#### DATASET EXCERPTS

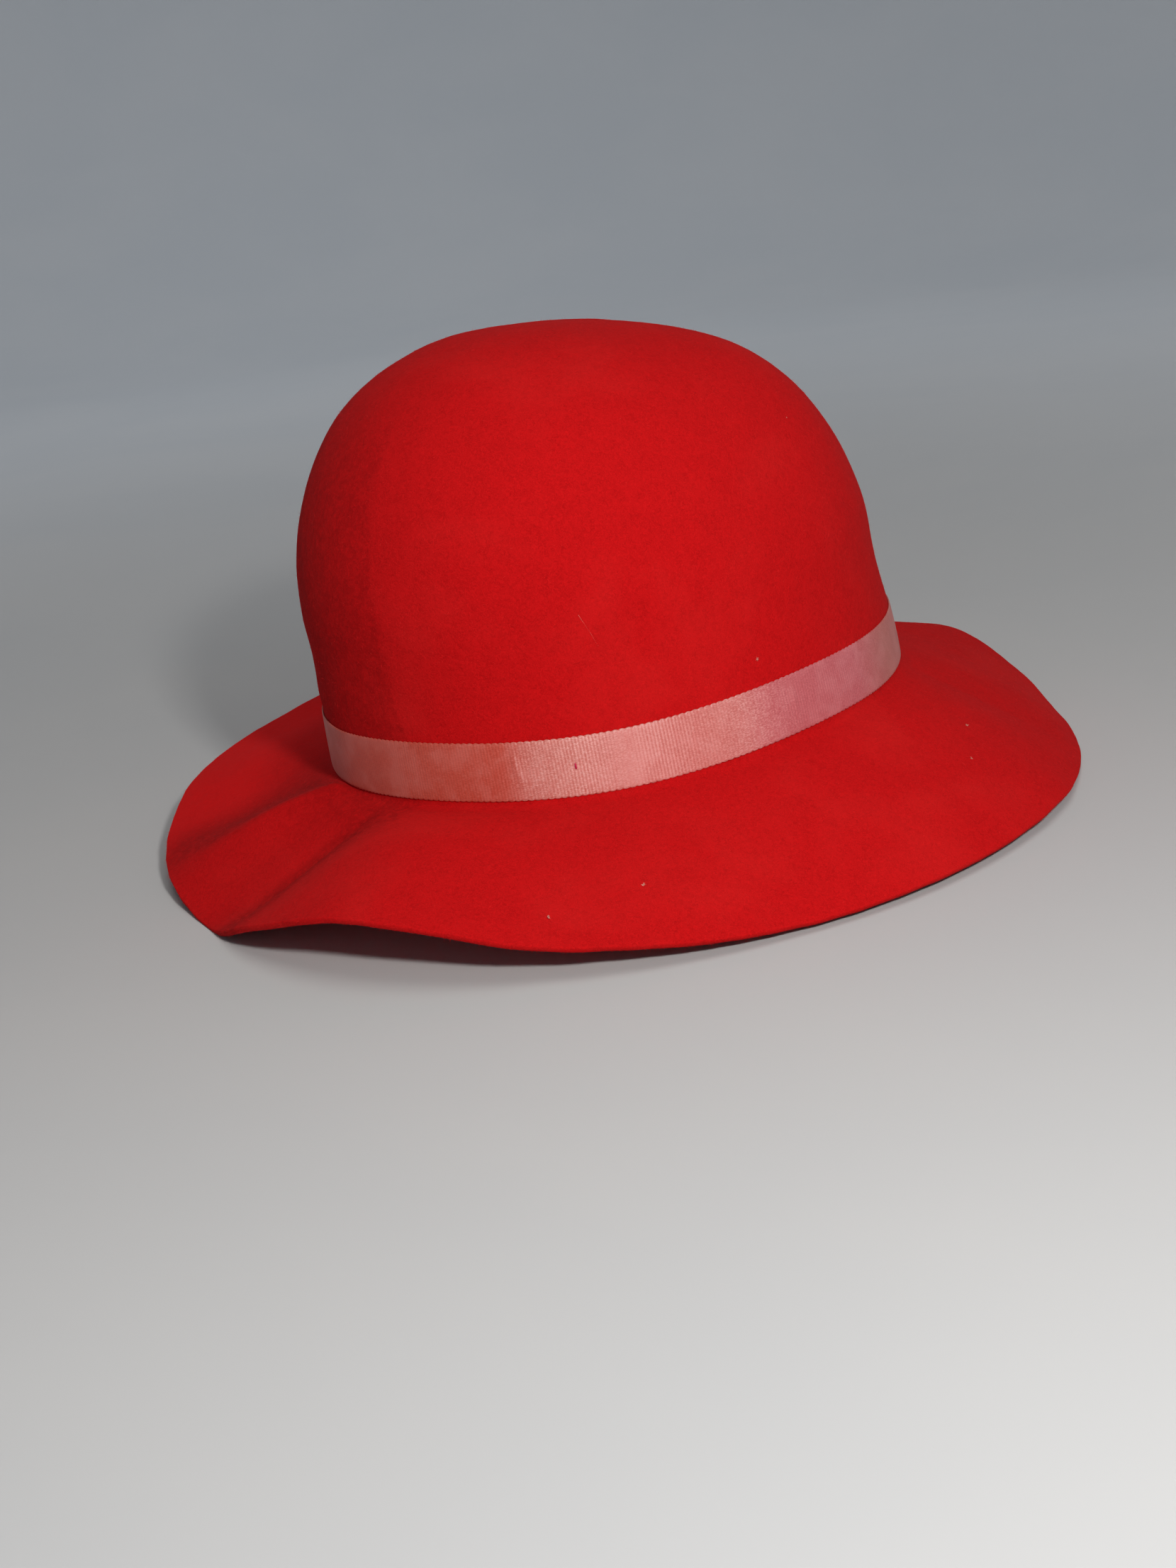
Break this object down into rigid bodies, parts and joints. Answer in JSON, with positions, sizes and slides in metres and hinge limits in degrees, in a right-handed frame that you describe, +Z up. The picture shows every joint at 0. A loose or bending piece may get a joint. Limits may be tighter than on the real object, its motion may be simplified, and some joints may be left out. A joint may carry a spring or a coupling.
{
  "type": "crusher hat",
  "caption": "Soft felt hat with a rounded crown, a waving turned-down brim and a ribbed ribbon band round the foot of the crown.",
  "frame": {"origin": "on the surface the hat stands on, under the middle of the hat's bounding box", "axes": "+Z is up, -Y is the front of the hat and +X the wearer's left; the long axis of the head oval lies along Y"},
  "size_m": [0.2892, 0.3213, 0.1548],
  "materials": {
    "felt": "matt red wool felt with a short nap",
    "ribbon": "salmon-pink grosgrain ribbon with a satin sheen"
  },
  "bodies": {
    "root": {"felt_body": "felt", "ribbon_band": "ribbon"}
  },
  "joints": []
}
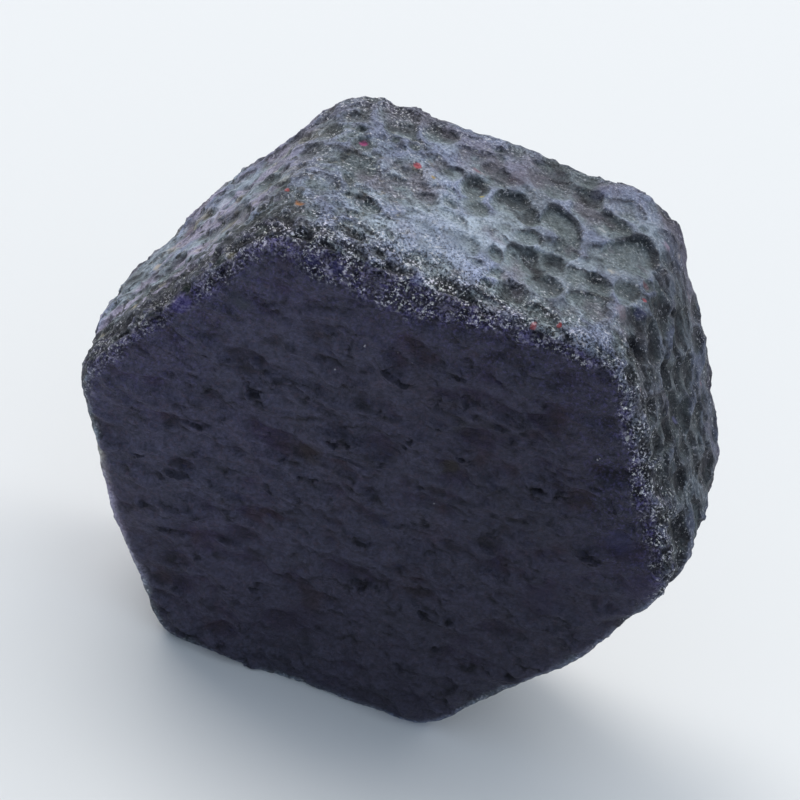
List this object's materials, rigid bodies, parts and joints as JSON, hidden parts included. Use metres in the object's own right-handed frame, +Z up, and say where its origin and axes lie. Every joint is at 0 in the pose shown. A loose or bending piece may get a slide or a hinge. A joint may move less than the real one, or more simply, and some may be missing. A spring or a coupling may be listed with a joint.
{
  "type": "rough sapphire crystal",
  "caption": "Rough corundum crystal, a short hexagonal prism with worn rounded edges and pitted dark violet-blue faces, lying on one prism face.",
  "frame": {"origin": "middle of the bounding box's footprint, on the plane that the resting prism face lies in", "axes": "+Z up, out of the upper prism face; -Y out of the front basal face, so the crystal's c-axis runs along Y; +X to the right seen from the front"},
  "size_m": [0.0318, 0.013, 0.0277],
  "materials": {
    "sapphire": "waxy matte, corroded and pitted, with fine glitter on the worn edges"
  },
  "bodies": {
    "root": {"sapphire_crystal": "sapphire"}
  },
  "joints": []
}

########

= YOUR GOAL =
Look through the entries above and count each line holding "object"; report the count alone.

= EXERCISE OUTPUT =
2